PROBLEM DESCRIPTION:
All of the data below should be written out exactly.

DATA:
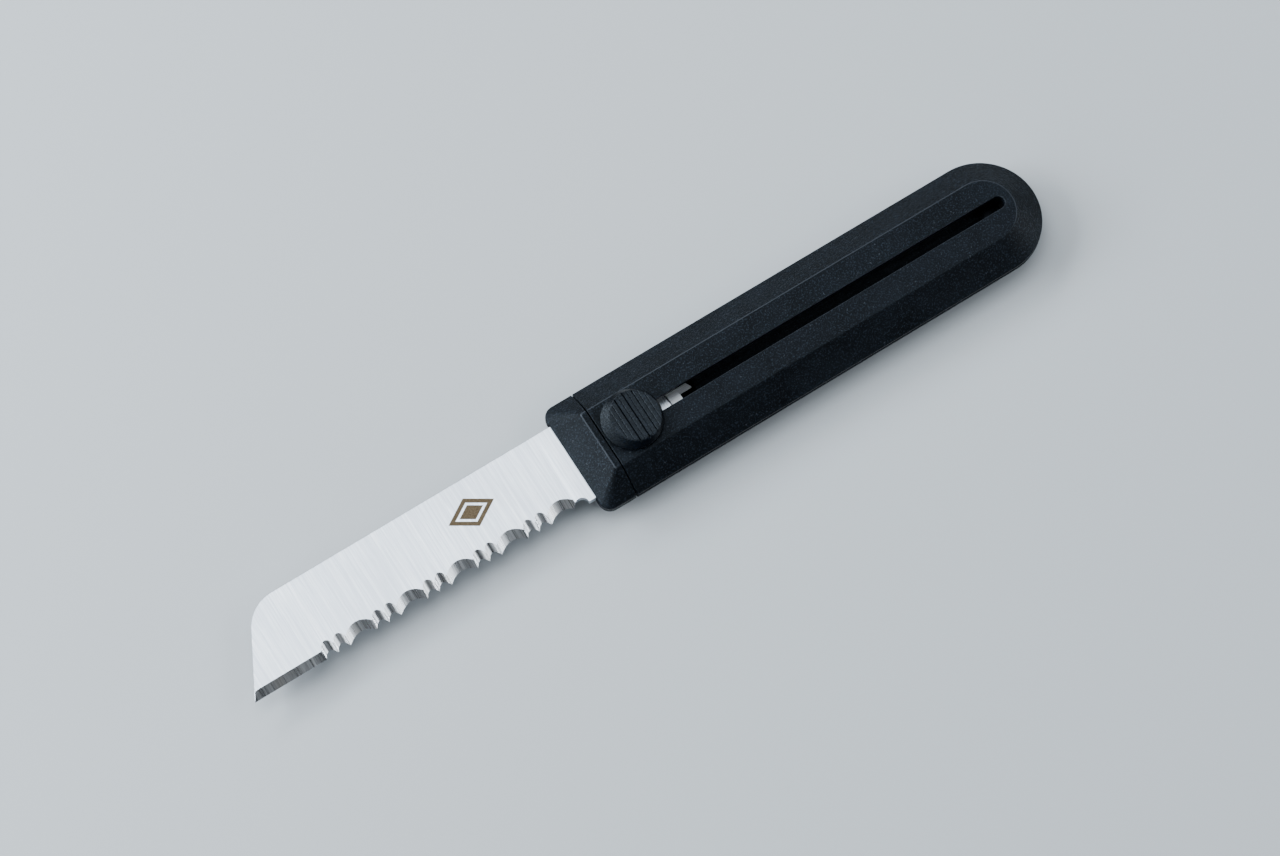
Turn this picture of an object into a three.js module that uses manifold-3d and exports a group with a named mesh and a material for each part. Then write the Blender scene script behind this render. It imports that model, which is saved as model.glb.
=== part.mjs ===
// Slide-out serrated rescue knife with a press-to-release thumb knob, blade fully out.
//
// Frame, in millimetres: the origin is on the handle's underside flat, at the middle of the
// handle's length. +X points to the blade tip, +Y to the cutting edge and +Z up to the knob.
// Stations along the knife are given as distances behind the front edge of the nose, so a
// negative station is out in front of the handle, on the exposed blade.

import * as THREE from "three";
import { mergeVertices } from "three/addons/utils/BufferGeometryUtils.js";
import Module from "manifold-3d";

const wasm = await Module();
wasm.setup();

// Handle outline: two shells behind a nose cap, octagonal in section, round at the butt
const HANDLE_LENGTH = 133.5;
const HANDLE_WIDTH = 30;
const HANDLE_HEIGHT = 13;
const FLAT_WIDTH = 16.2;
const BAND_HEIGHT = 2.5;
const MID_HEIGHT = HANDLE_HEIGHT / 2;
const BUTT_CENTRE = HANDLE_LENGTH - HANDLE_WIDTH / 2;
const NOSE_SEAM = 8.9;
const SEAM_GAP = 0.3;
const PARTING_GAP = 0.2;
const NOSE_RIDGE = 7.15;
const NOSE_CORNER_RADIUS = 3;
const RIDGE_CORNER_RADIUS = 0.35;

// Blade: one flat steel piece, its tang inside the handle
const BLADE_THICKNESS = 2;
const BLADE_SPINE = -10.95;
const BLADE_EDGE = 10.05;
const RICASSO_EDGE = 10.2;
const TIP_STATION = -94.4;
const TIP_SLANT = 27.5;
const SPINE_CORNER_RADIUS = 9.5;
const TANG_END = 27.95;
const GRIND_START = -4;
const SPINE_THICKNESS = 1.9;
const EDGE_THICKNESS = 1;
const BEVEL_HEIGHT = 2.2;

// Serrations: five groups of two small scallops and a wide one, ground from the knob's side
const SERRATION_START = -74.7;
const SERRATION_GROUPS = 5;
const SMALL_SCALLOP = { width: 3.3, wheelRadius: 2.35, sides: 28 };
const WIDE_SCALLOP = { width: 7.4, wheelRadius: 10, sides: 72 };
const WHEEL_LENGTH = 24;
const SCALLOP_TILT = 24;
const CHOIL_STATION = -3.6;
const CHOIL_RADIUS = 1.95;

// Travel and running room
const BLADE_TRAVEL = 96.5;
const KNOB_TRAVEL = 0.8;
const RUNNING_GAP = 0.35;
const SIDE_GAP = 0.4;
const PIECE_GAP = 0.3;
const BORE_GAP = 0.25;
const SNUG_GAP = 0.2;
const BUMPER_GAP = 0.15;

// Overlap of two shapes that are added together, and overrun of a cutter past the part it cuts
const WELD = 0.1;
const OVERRUN = 1;

// Slot in the upper face, and the channel under it that guides the slider block
const SLOT_WIDTH = 3.24;
const SLOT_FRONT = 11.9;
const SLOT_REAR = 124.4;
const ROOF_HEIGHT = 11.9;
const CHANNEL_HALF_WIDTH = 5.8;
const CHANNEL_REAR = 121.5;

// Thumb knob
const KNOB_STATION = 16.85;
const KNOB_RADIUS = 7.6;
const KNOB_FACE_RADIUS = 6.75;
const KNOB_BASE = 14;
const KNOB_TOP = 15.65;
const KNOB_RIM_HEIGHT = 14.9;
const KNOB_RAMP_STATION = 11.8;
const KNOB_GROOVE_PITCH = 1.18;
const KNOB_GROOVE_COUNT = 9;
const KNOB_GROOVE_START = 13.25;
const KNOB_RIM_CHAMFER = { run: 0.5, rise: 0.4 };
const KNOB_RAMP_FOOT = { reach: 1, drop: 0.5 };
const KNOB_GROOVE = { cutterRadius: 0.5, deep: 0.4, shallow: 0.25 };
const PRESS_PIN_STATION = 19.6;
const PRESS_PIN_HOLE_RADIUS = 1.5;
const RETURN_SPRING_STATION = 15.2;
const RETURN_SPRING = { radius: 1.6, wireRadius: 0.16, turns: 3, stepsPerTurn: 16, wellRadius: 2.2 };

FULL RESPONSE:
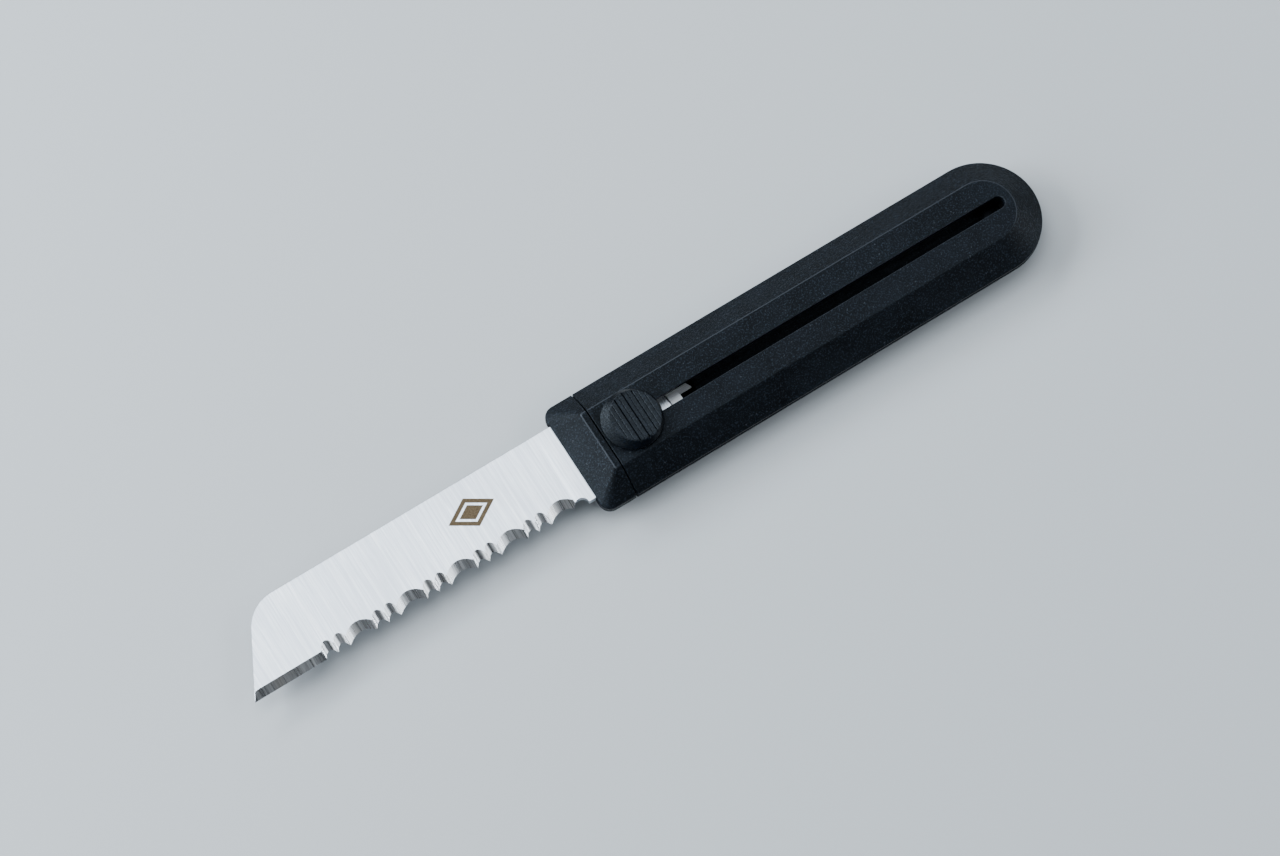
Turn this picture of an object into a three.js module that uses manifold-3d and exports a group with a named mesh and a material for each part. Then write the Blender scene script behind this render. It imports that model, which is saved as model.glb.
=== part.mjs ===
// Slide-out serrated rescue knife with a press-to-release thumb knob, blade fully out.
//
// Frame, in millimetres: the origin is on the handle's underside flat, at the middle of the
// handle's length. +X points to the blade tip, +Y to the cutting edge and +Z up to the knob.
// Stations along the knife are given as distances behind the front edge of the nose, so a
// negative station is out in front of the handle, on the exposed blade.

import * as THREE from "three";
import { mergeVertices } from "three/addons/utils/BufferGeometryUtils.js";
import Module from "manifold-3d";

const wasm = await Module();
wasm.setup();

// Handle outline: two shells behind a nose cap, octagonal in section, round at the butt
const HANDLE_LENGTH = 133.5;
const HANDLE_WIDTH = 30;
const HANDLE_HEIGHT = 13;
const FLAT_WIDTH = 16.2;
const BAND_HEIGHT = 2.5;
const MID_HEIGHT = HANDLE_HEIGHT / 2;
const BUTT_CENTRE = HANDLE_LENGTH - HANDLE_WIDTH / 2;
const NOSE_SEAM = 8.9;
const SEAM_GAP = 0.3;
const PARTING_GAP = 0.2;
const NOSE_RIDGE = 7.15;
const NOSE_CORNER_RADIUS = 3;
const RIDGE_CORNER_RADIUS = 0.35;

// Blade: one flat steel piece, its tang inside the handle
const BLADE_THICKNESS = 2;
const BLADE_SPINE = -10.95;
const BLADE_EDGE = 10.05;
const RICASSO_EDGE = 10.2;
const TIP_STATION = -94.4;
const TIP_SLANT = 27.5;
const SPINE_CORNER_RADIUS = 9.5;
const TANG_END = 27.95;
const GRIND_START = -4;
const SPINE_THICKNESS = 1.9;
const EDGE_THICKNESS = 1;
const BEVEL_HEIGHT = 2.2;

// Serrations: five groups of two small scallops and a wide one, ground from the knob's side
const SERRATION_START = -74.7;
const SERRATION_GROUPS = 5;
const SMALL_SCALLOP = { width: 3.3, wheelRadius: 2.35, sides: 28 };
const WIDE_SCALLOP = { width: 7.4, wheelRadius: 10, sides: 72 };
const WHEEL_LENGTH = 24;
const SCALLOP_TILT = 24;
const CHOIL_STATION = -3.6;
const CHOIL_RADIUS = 1.95;

// Travel and running room
const BLADE_TRAVEL = 96.5;
const KNOB_TRAVEL = 0.8;
const RUNNING_GAP = 0.35;
const SIDE_GAP = 0.4;
const PIECE_GAP = 0.3;
const BORE_GAP = 0.25;
const SNUG_GAP = 0.2;
const BUMPER_GAP = 0.15;

// Overlap of two shapes that are added together, and overrun of a cutter past the part it cuts
const WELD = 0.1;
const OVERRUN = 1;

// Slot in the upper face, and the channel under it that guides the slider block
const SLOT_WIDTH = 3.24;
const SLOT_FRONT = 11.9;
const SLOT_REAR = 124.4;
const ROOF_HEIGHT = 11.9;
const CHANNEL_HALF_WIDTH = 5.8;
const CHANNEL_REAR = 121.5;

// Thumb knob
const KNOB_STATION = 16.85;
const KNOB_RADIUS = 7.6;
const KNOB_FACE_RADIUS = 6.75;
const KNOB_BASE = 14;
const KNOB_TOP = 15.65;
const KNOB_RIM_HEIGHT = 14.9;
const KNOB_RAMP_STATION = 11.8;
const KNOB_GROOVE_PITCH = 1.18;
const KNOB_GROOVE_COUNT = 9;
const KNOB_GROOVE_START = 13.25;
const KNOB_RIM_CHAMFER = { run: 0.5, rise: 0.4 };
const KNOB_RAMP_FOOT = { reach: 1, drop: 0.5 };
const KNOB_GROOVE = { cutterRadius: 0.5, deep: 0.4, shallow: 0.25 };
const PRESS_PIN_STATION = 19.6;
const PRESS_PIN_HOLE_RADIUS = 1.5;
const RETURN_SPRING_STATION = 15.2;
const RETURN_SPRING = { radius: 1.6, wireRadius: 0.16, turns: 3, stepsPerTurn: 16, wellRadius: 2.2 };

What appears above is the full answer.